The absence of so many of Ireland’s front-line players left them vulnerable to the slick and polished Netherlands in the friendly match at Lansdowne Road.

Netherlands won 4-0 and in the process showed they were possessed of a better-balanced and technically more advanced team who played some devastating football.

Ireland found it difficult to cope with the swift passing game of the Dutch and they spent long minutes chasing the ball without succeeding in getting a touch in the opening half.

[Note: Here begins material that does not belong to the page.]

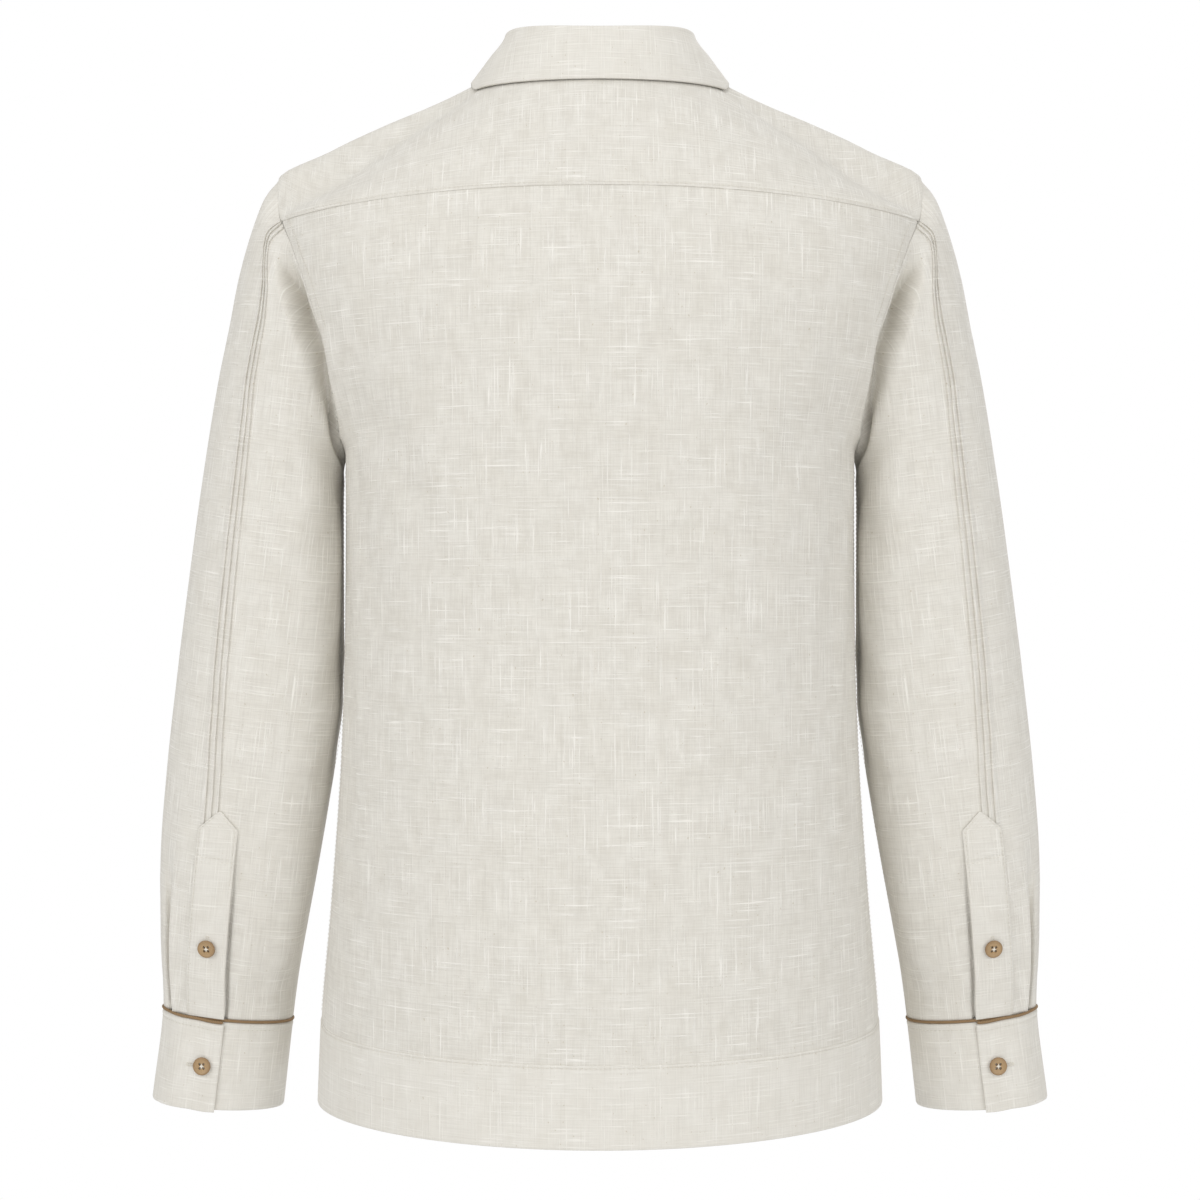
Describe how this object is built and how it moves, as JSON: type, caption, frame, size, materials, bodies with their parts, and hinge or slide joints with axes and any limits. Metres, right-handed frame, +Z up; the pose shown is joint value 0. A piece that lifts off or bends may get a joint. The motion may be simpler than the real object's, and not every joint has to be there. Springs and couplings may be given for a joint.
{
  "type": "guayabera shirt",
  "caption": "Long-sleeved linen guayabera shirt with a turned collar, back yoke, pin-tucked sleeves, piped button cuffs and a straight hem band, shown filled out as worn.",
  "frame": {"origin": "midway between the two points where the shoulders meet the collar, in the plane of the sleeves", "axes": "+Z up along the wearer's height, +Y towards the back, +X towards the wearer's left"},
  "size_m": [0.6416, 0.2748, 0.7587],
  "materials": {
    "linen": "matt slubbed linen, natural off-white",
    "piping": "matt brown corded piping",
    "button": "satin horn-coloured resin"
  },
  "bodies": {
    "root": {"back": "linen", "yoke": "linen", "front_left": "linen", "front_right": "linen", "front_placket": "linen", "collar_stand": "linen", "collar_leaf": "linen", "hem_band_back": "linen", "hem_band_left": "linen", "hem_band_right": "linen", "sleeve_left": "linen", "sleeve_placket_left": "linen", "cuff_left": "linen", "cuff_piping_left": "piping", "placket_button_left": "button", "cuff_button_left": "button", "sleeve_right": "linen", "sleeve_placket_right": "linen", "cuff_right": "linen", "cuff_piping_right": "piping", "placket_button_right": "button", "cuff_button_right": "button", "front_button_1": "button", "front_button_2": "button", "front_button_3": "button", "front_button_4": "button", "front_button_5": "button", "front_button_6": "button", "collar_button": "button"}
  },
  "joints": []
}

Netherlands were calm and assured in their football and in the Chelsea winger, Arjen Robben, and new cap Klaas Jan Huntelaar, they had players who helped un-hinge the Irish defence with superb ball-control and clever foot-work.

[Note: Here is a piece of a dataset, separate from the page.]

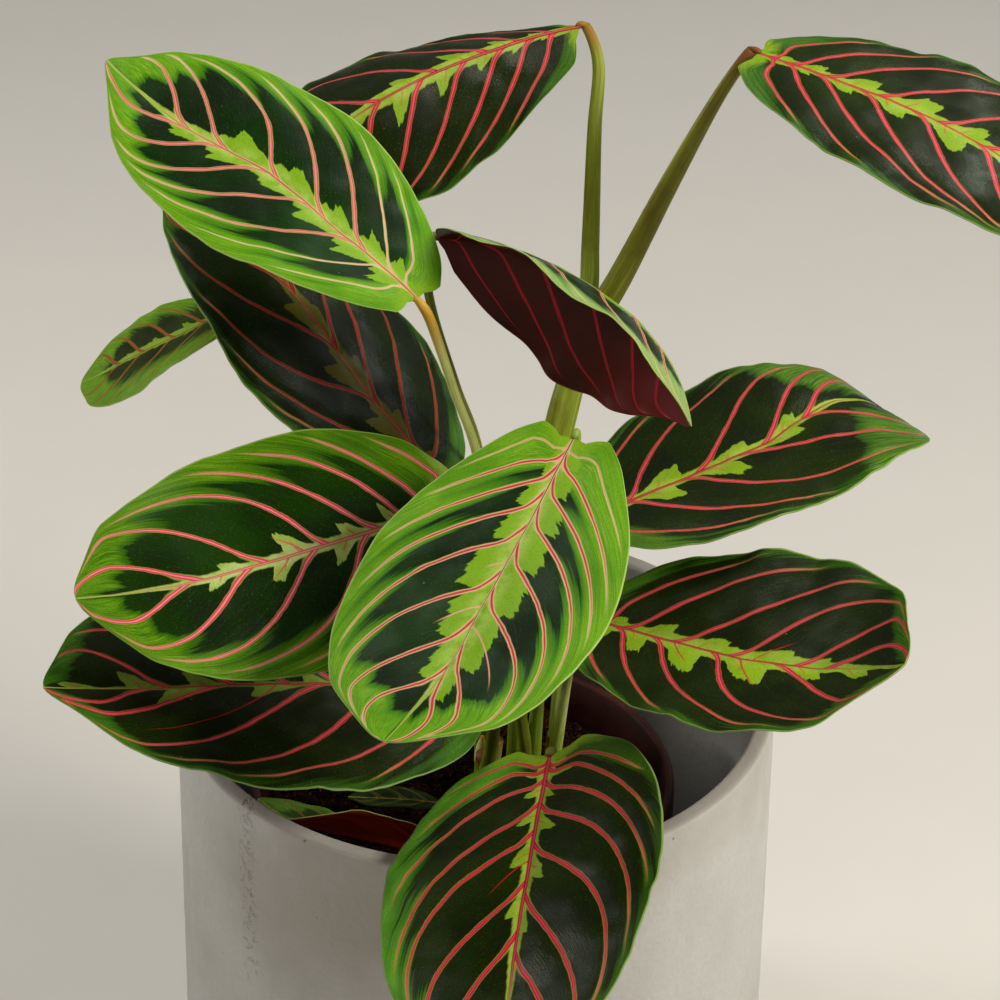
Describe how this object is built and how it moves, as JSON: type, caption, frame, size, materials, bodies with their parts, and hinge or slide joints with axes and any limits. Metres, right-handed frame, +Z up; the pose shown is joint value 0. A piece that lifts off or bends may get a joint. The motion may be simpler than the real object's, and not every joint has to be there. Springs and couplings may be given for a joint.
{
  "type": "potted prayer plant",
  "caption": "Potted prayer plant: oval red-veined leaves on slender stalks rising from soil in a nursery pot, inside a plain straight-sided cover pot.",
  "frame": {"origin": "centre of the cover pot's flat underside", "axes": "+Z up out of the pot, -Y towards the side that the low front leaf hangs over, +X to the right as seen from that side"},
  "size_m": [0.2344, 0.2208, 0.2715],
  "materials": {
    "cast_pot": "matt pale grey cast stone with fine pits",
    "plastic_pot": "satin dark red-brown moulded plastic",
    "soil": "dark brown crumbly potting soil",
    "stalk": "satin pale green stalk, redder towards the blades",
    "blade": "satin dark green leaf with red veins and light green bands"
  },
  "bodies": {
    "root": {"cover_pot": "cast_pot", "nursery_pot": "plastic_pot", "soil": "soil", "shoot_main": "stalk", "shoot_left": "stalk", "shoot_front": "stalk", "shoot_right": "stalk", "shoot_low": "stalk", "leaf_top_left": "blade", "leaf_top_middle": "blade", "leaf_top_right": "blade", "leaf_folded": "blade", "leaf_shaded": "blade", "leaf_left": "blade", "leaf_low_left": "blade", "leaf_front": "blade", "leaf_right": "blade", "leaf_low_right": "blade", "leaf_hanging": "blade", "leaf_young": "blade", "leaf_tucked": "blade", "leaf_newest": "blade"}
  },
  "joints": []
}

They had the ball in the Irish net after just 24 minutes when Van Der Vaart played Robben in from the left for a close-range shot which goalkeeper Paddy Kenny did well to parry. The rebound fell for Huntelaar to knock it into the net but he was whistled back for offside.

They were back within a minute to score the opening goal. A corner from the right by Van Persie was met high in the air by Huntelaar for a header which flew into the roof of the net in the 25th minute.

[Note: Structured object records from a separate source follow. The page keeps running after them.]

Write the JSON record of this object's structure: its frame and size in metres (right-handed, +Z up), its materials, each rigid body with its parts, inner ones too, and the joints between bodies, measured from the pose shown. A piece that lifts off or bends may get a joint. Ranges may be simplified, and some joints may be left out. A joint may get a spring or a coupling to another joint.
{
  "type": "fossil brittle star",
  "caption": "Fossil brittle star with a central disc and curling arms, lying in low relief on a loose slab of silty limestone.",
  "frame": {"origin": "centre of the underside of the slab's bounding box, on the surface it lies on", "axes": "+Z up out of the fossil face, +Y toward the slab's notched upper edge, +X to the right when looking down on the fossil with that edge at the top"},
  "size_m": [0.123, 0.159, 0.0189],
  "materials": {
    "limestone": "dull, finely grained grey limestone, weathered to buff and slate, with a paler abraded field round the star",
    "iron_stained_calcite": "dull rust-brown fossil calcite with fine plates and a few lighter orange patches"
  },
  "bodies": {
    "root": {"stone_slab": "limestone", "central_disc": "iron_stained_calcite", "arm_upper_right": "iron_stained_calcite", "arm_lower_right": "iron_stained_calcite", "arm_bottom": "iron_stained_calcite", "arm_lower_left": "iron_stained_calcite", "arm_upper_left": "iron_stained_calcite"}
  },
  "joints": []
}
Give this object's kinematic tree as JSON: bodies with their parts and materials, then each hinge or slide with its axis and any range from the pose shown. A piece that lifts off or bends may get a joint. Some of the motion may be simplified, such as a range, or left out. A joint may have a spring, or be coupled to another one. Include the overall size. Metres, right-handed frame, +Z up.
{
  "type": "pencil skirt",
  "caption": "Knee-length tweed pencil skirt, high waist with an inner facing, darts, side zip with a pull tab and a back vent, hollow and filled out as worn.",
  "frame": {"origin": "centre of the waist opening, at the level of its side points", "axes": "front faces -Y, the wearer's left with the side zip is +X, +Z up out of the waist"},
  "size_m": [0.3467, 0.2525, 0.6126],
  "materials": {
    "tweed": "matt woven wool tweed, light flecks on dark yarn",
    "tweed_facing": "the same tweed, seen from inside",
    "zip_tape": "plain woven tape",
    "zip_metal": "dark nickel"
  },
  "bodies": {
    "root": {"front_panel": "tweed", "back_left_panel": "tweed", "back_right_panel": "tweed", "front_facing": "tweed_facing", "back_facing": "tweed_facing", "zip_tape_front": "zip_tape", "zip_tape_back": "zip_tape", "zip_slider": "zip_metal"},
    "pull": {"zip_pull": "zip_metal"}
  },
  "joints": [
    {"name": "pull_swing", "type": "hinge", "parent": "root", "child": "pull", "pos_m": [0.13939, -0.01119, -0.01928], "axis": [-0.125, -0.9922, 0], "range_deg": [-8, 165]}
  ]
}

Ireland’s defence fell again in the 41st minute. Stephen Elliott mis-placed a pass close to the Irish penalty area and Huntelaar heeled the ball into the path of the sprinting Robben and he drove it in with his right foot from 16 yards.

Ireland’s manager Stephen Staunton threw on the youngsters for the second half and in came Alan O’Brien (Newcastle United) for his first cap, Kevin Doyle, Jonathan Douglas and Liam Miller.

Ireland’s strike force must have been the youngest in history with Aiden McGeady wide on the right, Alan O’Brien operating on the left and Kevin Doyle partnering Stephen Elliott at centre-forward.

The Irish played with more energy and drive and were unlucky not to score on a few occasions – Doyle was narrowly over, O’Brien lost a chance when he ran clear but over-carried when a pass to either McGeady or Doyle would surely have yielded a goal and Andy O’Brien forced goalkeeper Edwin Van Der Sar to a magnificent one-handed save with a header.

But it mattered little as the clinical Dutch capitalised upon their opportunities at the other end.

Huntelaar scored the third in the 55th minute when he took a pass from Van Der Vaart, who looked to be well offside when he ran onto a through ball from Van Persie.

They had their fourth in the 71st minute when Huntelaar, who showed remarkable maturity for such a young and inexperienced player, cleverly turned a ball for Van Persie to drive into the net off the underside of the crossbar.

Ireland’s heaviest defeat at home came when they were beaten 5-0 by Spain in a friendly at Dalymount Park in 1931.

They lost 4-0 to West Germany in November 1985 in another friendly and while the absence of so many of the regulars inevitably impacted hugely upon Ireland’s prospects, the manner of the defeat must have left the Irish management team with much to think about.


Republic of Ireland: Kenny; Carr (Doyle 46), Andy O’Brien, O’Shea, Finnan (Stephen Kelly 64); McGeady, Steven Reid (Miller 46), Kavanagh (alan O’Brien 46), Kilbane; Morrison (Jonathan Douglas 46).

Netherlands: Van Der Sar; Heitinga, Ooijer (Jaliens 77), Mathijsen, De Cler (Emanuelson 60); Van Persie, Landzaat (De Jong 46), Schaars (Janssen 83), Robben (Kuyt (46); Van Der Vaart, Huntelaar.